At the Yale Daily News, Nathalie Batraville (with [guy] co-author Alex Lew and contributor Michelle Morgan) raised the alarm about plans by a professor at Yale's medical school to develop with the Department of Defense a training center at Yale for military personnel researching techniques that apparently need to be practiced exclusively on brown people. Wait. What???? (First seen via Aaron Bady.)
Also, ecologist Jacquelyn Gill asks academics, "When someone makes a sexist (or racist, etc.) statement on a society list-serv of a blog, how do you respond? Do you ignore it? Do you call out the person privately? Do you call them out in a response on the list-serv?" This is a sentence I rarely utter in this fallen era, but: There is an excellent discussion in comments. (Via Jenevieve.)
"Today we have at least partial solutions to many natural risks — levees, industrial farming and antibiotics, say — but each solution contributes to new risks — more destructive floods, obesity and drug-resistant diseases — which then have to be managed with new solutions, which then present new risks." Maggie Koerth-Baker is the only reason why I'll send you to the NYT this week. (Though you should totally read that piece about snack food, if you haven't.)
"Jones explains that 'it’s important not to do everything that could be done. I say this not only as an academic, but as someone in the trenches, a patient experiencing the culture of medicine and having to face my own medical decisions.'"Long but quite worthwhile article by Alice Park at Harvard Magazine about the dubious value of common procedures to treat heart disease, and, by extension, the value of many other common medical procedures. (Via Sarah Zhang.)
As long as we're talking dubious medical practices! "In 2009, a decade after the drug was approved, an FDA spokesperson told the BMJ… that clinical trials 'failed to demonstrate any significant difference in rates of hospitalization, complications, or mortality in patients receiving either Tamiflu or placebo.'" Shannon Brownlee and Jeanne Lenzer at The Atlantic on why you really don't need a prescription for Tamiflu. (Via Julia Belluz.)

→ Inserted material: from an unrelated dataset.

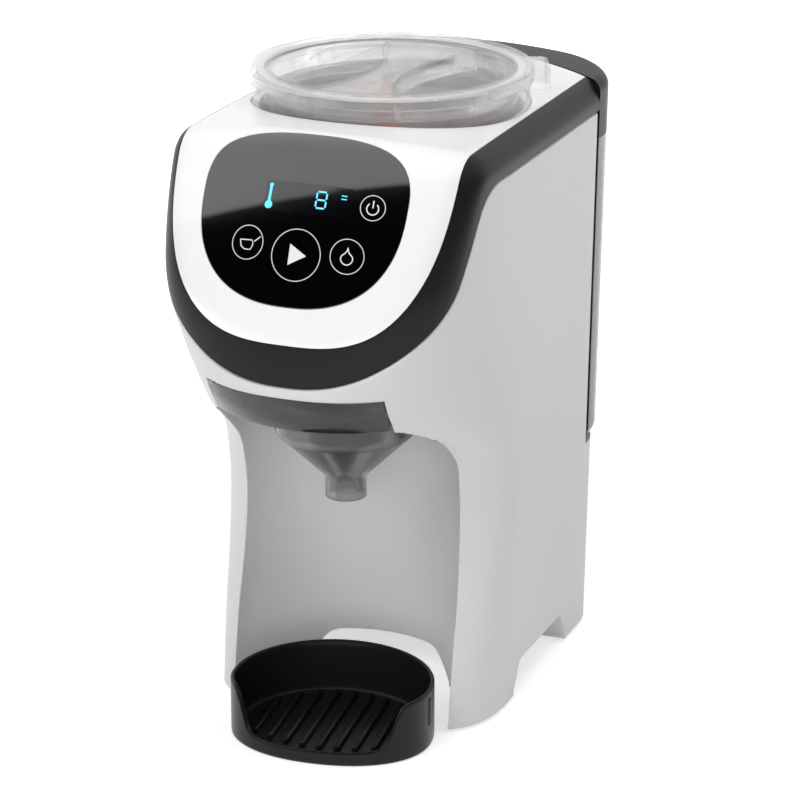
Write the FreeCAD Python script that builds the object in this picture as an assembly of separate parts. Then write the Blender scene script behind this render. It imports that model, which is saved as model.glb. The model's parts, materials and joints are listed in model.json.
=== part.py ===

"So this was five-dollar therapy. I could’ve done better driving fifteen minutes to the local dog track/casino and feeding a five-dollar bill into a psychotherapy themed slot machine called Bonkers! Get three psychotherapist couches in a row and you win." Ali Liebegott at Her Kind. I would totally play that game.
I keep trying to come up with some consistent rule about whether or not I link to interviews in which either the interviewer or the interviewee is a guy. Does the woman have to have at least 50% of the text space? 25%? Would you believe 5%? Well. Consistency is the hobgoblin of small minds, right? So here's Maria Bustillos' very fun and breathless interview with George Saunders at The Awl. And here, further, is Jia Tolentino's really stupendously wonderful interview at The Billfold with Mike the Mailman, "Who Delivers the Mail (For Now)."
I am a helpless sucker for pieces that begin like this one: "There are very few pages in Martha Washington's Booke of Cookery that fail to yield something utterly delightful." By Sarah Marshall at The Hairpin.
I am also a helpless sucker for anything that even casually mentions having been in the actual presence of Miss Piggy. Kate Aurthur at Buzzfeed remembers attending the 1980 Oscars with her mother to represent her late father's work on All That Jazz. (Via Shani O. Hilton.)
This is from the end of January, but I'm slow on the uptake. Long but really rewarding essay at the LARB by Rachel Kaadzi Ghansah, "When the Lights Shut Off: Kendrick Lamar and the Decline of the Black Blues Narrative." Cultural criticism doesn't get much better than this. (Via Dream Hampton.)
I gather from the Twitters that Mallory Ortberg has recently quit her job, which perhaps explains why she has had a monster week. From last Sunday at TheGloss, "Losing Your Best Friend: A Timeline." Also at TheGloss, "Modern Crime And Punishments." And, finally, Best of Show for the week, at The Hairpin: "Texts From Pride and Prejudice."